In December 1677, the Norwich Mayor’s Court granted Elizabeth Soane a licence ‘to make shew of a Motion Called Fayre Rosamond until further order’.¹ Now here, finally, we have a clear reference to a well-known story. This play or ‘Motion’ must have recounted the life and death of one of England’s most famous royal mistresses, a surprisingly crowded field.
‘Fair Rosamund’ was a woman named Rosamund Clifford (d. 1176?), a mistress to Henry II and subject of innumerable legends. Various tales claimed that that the king built a palace and labyrinth at Woodstock for her, that she was mother to an Archbishop of York and the Earl of Salisbury, and that she was poisoned by the queen, Eleanor of Aquitaine. Sadly, none of these seem to be true.²
Nonetheless, her relationship with the king was real enough. She was buried at Godstow Abbey (Oxfordshire) and, thanks to the king’s gifts, laid to rest
in a magnificent tomb adorned with hangings, lamps, and wax candles, and set in the middle of the church choir in front of the high altar
An outraged visiting bishop had her reburied outside the church soon after and John Speed later reported that Rosamund’s tomb was placed in the chapter house, inscribed with a cheeky rhyme:
This tomb doth here enclose the world’s most beauteous Rose,
Rose passing sweet erewhile, now nought but odour vile.
By the time Speed was writing in the early seventeenth century, she was a well-known character in English popular culture. Thomas Doloney included ‘Fair Rosamund’ among his Strange histories, or, Songs and sonnets, of kinges, princes, dukes, lords, ladyes, knights, and gentlemen… (1612). A melody by that name became popular enough to serve as a model ballad tune and allusions to her appear in several other broadsides.

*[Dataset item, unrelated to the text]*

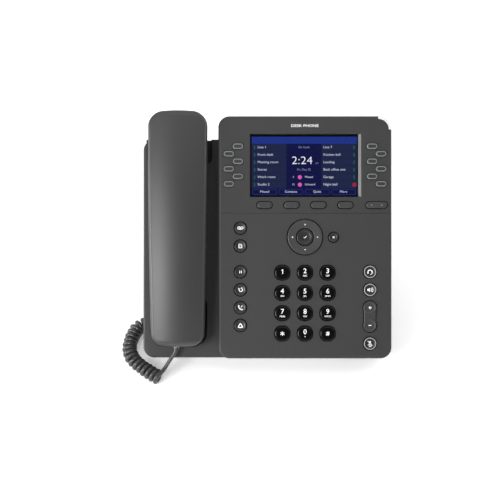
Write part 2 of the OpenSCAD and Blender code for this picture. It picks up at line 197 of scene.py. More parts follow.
CORD = textured("cord_jacket", (0.030, 0.030, 0.031), 0.33, grain=0.6, bump=0.06)
RUBBER = textured("foot_rubber", (0.018, 0.018, 0.018), 0.8, grain=0.5, bump=0.25)
STEEL = textured("screw_steel", (0.55, 0.55, 0.56), 0.32, grain=0.3, Metallic=1.0)
BOARD = textured("board_laminate", (0.012, 0.085, 0.03), 0.38, grain=1.2)
SOCKET = textured("socket_plastic", (0.012, 0.012, 0.012), 0.45)
GOLD = material("contact_gold", (0.9, 0.62, 0.22), 0.25, Metallic=1.0)
METAL = textured("module_metal", (0.42, 0.42, 0.43), 0.4, Metallic=1.0)
SILICONE = textured("silicone", (0.09, 0.09, 0.092), 0.7)
BEZEL = material("display_bezel", (0.002, 0.002, 0.003), 0.25, Specular_IOR_Level=0.1)
GLASS = material("window", (1, 1, 1), 0.02, Transmission_Weight=1.0, IOR=1.3)
PLUG = material("plug_clear", (0.9, 0.93, 0.95), 0.12, Transmission_Weight=0.85, IOR=1.5)


# ---------------- mesh helpers
def new_object(name, verts, faces, place=ON_FACE):
    mesh = bpy.data.meshes.new(name)
    mesh.from_pydata([tuple(v) for v in verts], [], [tuple(f) for f in faces])
    mesh.transform(place)
    mesh.validate()
    obj = bpy.data.objects.new(name, mesh)
    bpy.context.scene.collection.objects.link(obj)
    return obj


def dress(obj, mat, body, slot, *replaced, sharp=38):
    """Smooths between sharp edges, and gives a piece its material and body; slot is not used."""
    mesh = obj.data
    mesh.materials.clear()
    mesh.materials.append(mat)
    bm = bmesh.new()
    bm.from_mesh(mesh)
    bmesh.ops.recalc_face_normals(bm, faces=bm.faces)
    for face in bm.faces:
        face.smooth = True
    for edge in bm.edges:
        edge.smooth = len(edge.link_faces) == 2 and edge.calc_face_angle(0) < math.radians(sharp)
    bm.to_mesh(mesh)
    bm.free()
    weighted = obj.modifiers.new("flat_faces_first", "WEIGHTED_NORMAL")
    weighted.keep_sharp = True
    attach(obj, body)
    if replaced:
        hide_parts(*replaced)
    return obj


def arc(c, r, start, end, n=8):
    steps = [math.radians(start + (end - start) * i / n) for i in range(n + 1)]
    return [(c[0] + r * math.cos(a), c[1] + r * math.sin(a)) for a in steps]


def rounded(box, radii, n=8):
    """Outline of a rectangle with radii at lower left, lower right, upper right, upper left."""
    r = [max(x, 0.02) for x in radii]
    return (arc((box[0] + r[0], box[1] + r[0]), r[0], 180, 270, n)
            + arc((box[2] - r[1], box[1] + r[1]), r[1], 270, 360, n)
            + arc((box[2] - r[2], box[3] - r[2]), r[2], 0, 90, n)
            + arc((box[0] + r[3], box[3] - r[3]), r[3], 90, 180, n))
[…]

The Pepys collection includes a ballad dating from c.1686-8 entitled A Lamentable Ballad of Fair Rosamond, King Henry the Second’s Concubine, Who was put to death by Queen Elinor. It recounts her legendary life in magnificent detail: her ‘Peerless’ beauty, the extraordinary ‘Bower’ at Woodstock, a knightly guardian and murderously jealous queen. It is, one must admit, an exciting tale.

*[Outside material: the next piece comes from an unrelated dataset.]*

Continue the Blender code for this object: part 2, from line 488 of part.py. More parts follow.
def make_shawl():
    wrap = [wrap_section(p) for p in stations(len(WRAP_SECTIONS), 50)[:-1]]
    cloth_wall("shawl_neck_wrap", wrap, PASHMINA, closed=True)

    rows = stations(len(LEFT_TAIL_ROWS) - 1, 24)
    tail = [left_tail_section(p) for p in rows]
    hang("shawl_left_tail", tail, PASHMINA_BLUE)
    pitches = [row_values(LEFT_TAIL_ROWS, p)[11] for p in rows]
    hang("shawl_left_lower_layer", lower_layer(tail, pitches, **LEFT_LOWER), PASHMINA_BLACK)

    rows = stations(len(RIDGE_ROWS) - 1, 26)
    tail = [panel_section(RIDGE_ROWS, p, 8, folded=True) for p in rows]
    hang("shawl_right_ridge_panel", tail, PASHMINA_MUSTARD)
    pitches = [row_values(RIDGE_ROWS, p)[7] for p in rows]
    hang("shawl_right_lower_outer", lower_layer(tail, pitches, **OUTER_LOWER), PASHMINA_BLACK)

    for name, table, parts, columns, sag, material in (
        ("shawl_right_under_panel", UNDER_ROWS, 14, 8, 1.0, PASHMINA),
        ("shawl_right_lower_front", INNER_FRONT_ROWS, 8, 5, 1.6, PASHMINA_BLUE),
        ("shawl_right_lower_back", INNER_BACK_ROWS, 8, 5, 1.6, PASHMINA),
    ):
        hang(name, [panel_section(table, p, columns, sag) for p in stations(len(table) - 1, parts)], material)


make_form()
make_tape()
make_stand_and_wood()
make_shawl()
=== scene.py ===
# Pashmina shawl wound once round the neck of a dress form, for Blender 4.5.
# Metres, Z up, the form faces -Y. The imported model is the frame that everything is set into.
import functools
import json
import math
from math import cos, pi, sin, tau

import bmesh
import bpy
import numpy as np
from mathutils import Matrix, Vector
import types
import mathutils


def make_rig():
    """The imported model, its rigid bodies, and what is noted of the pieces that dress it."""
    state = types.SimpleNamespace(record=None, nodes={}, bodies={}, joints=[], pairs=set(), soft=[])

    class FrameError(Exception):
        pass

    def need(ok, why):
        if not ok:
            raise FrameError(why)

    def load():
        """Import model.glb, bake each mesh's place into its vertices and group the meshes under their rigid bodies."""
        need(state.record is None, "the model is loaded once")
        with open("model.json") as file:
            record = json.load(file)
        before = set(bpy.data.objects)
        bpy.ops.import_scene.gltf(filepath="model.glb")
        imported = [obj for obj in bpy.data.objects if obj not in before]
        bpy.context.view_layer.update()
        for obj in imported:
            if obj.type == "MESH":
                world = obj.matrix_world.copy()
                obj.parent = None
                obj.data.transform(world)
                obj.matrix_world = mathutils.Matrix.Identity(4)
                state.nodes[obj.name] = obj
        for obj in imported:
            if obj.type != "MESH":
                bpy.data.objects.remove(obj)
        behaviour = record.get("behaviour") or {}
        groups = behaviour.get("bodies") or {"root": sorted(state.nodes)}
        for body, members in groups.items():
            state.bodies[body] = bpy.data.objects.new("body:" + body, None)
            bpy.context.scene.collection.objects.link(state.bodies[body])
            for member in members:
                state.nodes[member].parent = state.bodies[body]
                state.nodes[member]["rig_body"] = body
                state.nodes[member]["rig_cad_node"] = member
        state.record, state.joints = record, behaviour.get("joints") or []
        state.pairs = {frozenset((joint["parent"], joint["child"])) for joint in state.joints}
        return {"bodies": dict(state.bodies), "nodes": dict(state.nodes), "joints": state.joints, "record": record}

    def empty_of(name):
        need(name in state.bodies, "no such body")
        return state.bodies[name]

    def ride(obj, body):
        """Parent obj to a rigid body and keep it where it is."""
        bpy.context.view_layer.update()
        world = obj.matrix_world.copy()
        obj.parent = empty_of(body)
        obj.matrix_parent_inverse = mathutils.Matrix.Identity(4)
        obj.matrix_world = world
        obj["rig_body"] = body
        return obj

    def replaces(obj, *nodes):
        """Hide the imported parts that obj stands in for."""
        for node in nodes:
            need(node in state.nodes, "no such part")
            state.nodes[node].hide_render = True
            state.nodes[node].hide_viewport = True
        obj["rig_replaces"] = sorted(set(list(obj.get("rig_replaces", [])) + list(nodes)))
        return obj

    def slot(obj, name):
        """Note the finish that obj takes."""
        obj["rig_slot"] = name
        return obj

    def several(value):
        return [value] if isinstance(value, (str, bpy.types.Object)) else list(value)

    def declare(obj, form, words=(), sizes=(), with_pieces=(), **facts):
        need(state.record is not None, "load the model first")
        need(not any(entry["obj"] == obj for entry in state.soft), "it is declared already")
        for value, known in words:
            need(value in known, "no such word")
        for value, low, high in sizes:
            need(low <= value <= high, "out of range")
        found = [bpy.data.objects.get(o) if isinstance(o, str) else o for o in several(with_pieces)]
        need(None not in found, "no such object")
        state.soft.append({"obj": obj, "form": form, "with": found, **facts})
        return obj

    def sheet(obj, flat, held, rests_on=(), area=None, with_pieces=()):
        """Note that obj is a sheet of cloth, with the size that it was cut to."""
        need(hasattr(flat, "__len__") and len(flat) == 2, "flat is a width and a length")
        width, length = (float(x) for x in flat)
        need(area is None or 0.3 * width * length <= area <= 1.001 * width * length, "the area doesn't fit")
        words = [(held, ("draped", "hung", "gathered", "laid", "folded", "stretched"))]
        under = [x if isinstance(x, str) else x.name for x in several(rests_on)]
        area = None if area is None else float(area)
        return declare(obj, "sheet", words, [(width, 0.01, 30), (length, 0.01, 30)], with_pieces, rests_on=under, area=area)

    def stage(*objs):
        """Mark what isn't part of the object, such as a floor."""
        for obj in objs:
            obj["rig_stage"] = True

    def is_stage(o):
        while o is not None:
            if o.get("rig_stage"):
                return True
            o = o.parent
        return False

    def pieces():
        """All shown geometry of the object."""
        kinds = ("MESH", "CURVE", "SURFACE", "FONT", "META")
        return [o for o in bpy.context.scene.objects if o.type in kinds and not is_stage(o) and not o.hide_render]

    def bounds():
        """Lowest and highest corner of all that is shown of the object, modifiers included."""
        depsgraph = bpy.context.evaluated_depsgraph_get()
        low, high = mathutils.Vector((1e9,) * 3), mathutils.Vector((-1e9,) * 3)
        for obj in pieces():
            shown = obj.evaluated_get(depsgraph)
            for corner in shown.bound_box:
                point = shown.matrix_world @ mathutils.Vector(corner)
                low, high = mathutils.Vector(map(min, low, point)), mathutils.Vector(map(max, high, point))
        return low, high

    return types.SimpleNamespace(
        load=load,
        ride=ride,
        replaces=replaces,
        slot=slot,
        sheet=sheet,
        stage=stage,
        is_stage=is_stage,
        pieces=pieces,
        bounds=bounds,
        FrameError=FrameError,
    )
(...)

Many more versions followed in the eighteenth century, such as a cheap anonymous eight-page chapbook called The Unfortunate Concubine, or, Rosamund’s Overthrow (Tewkesbury, [1775?]). Unsurprisingly, her romantic story was taken up several decades later by the men of the Pre-Raphaelite Brotherhood such as Dante Gabriel Rossetti (see above) and later John William Waterhouse.
One thing is certain: this was a story with remarkable staying power. Although it would be nice to know more about the circumstances of Elizabeth Soane’s production in 1677, if the history of the tale is any indication it may well have been a hit. I don’t really go in for the ‘royal romance and intrigue’ type of history, but apparently some seventeenth-century East Anglians did, and recent adaptations suggest that Rosamund continues to fascinate twenty-first century readers as well.
¹ Norfolk Record Office, NCR Case 16a/25, fol. 13.
² Most of the biographical information comes from T. A. Archer, ‘Clifford, Rosamund (b. before 1140?, d. 1175/6)’, rev. Elizabeth Hallam, in Oxford Dictionary of National Biography (Oxford University Press, 2004). Much of it is also included on her Wikipedia page.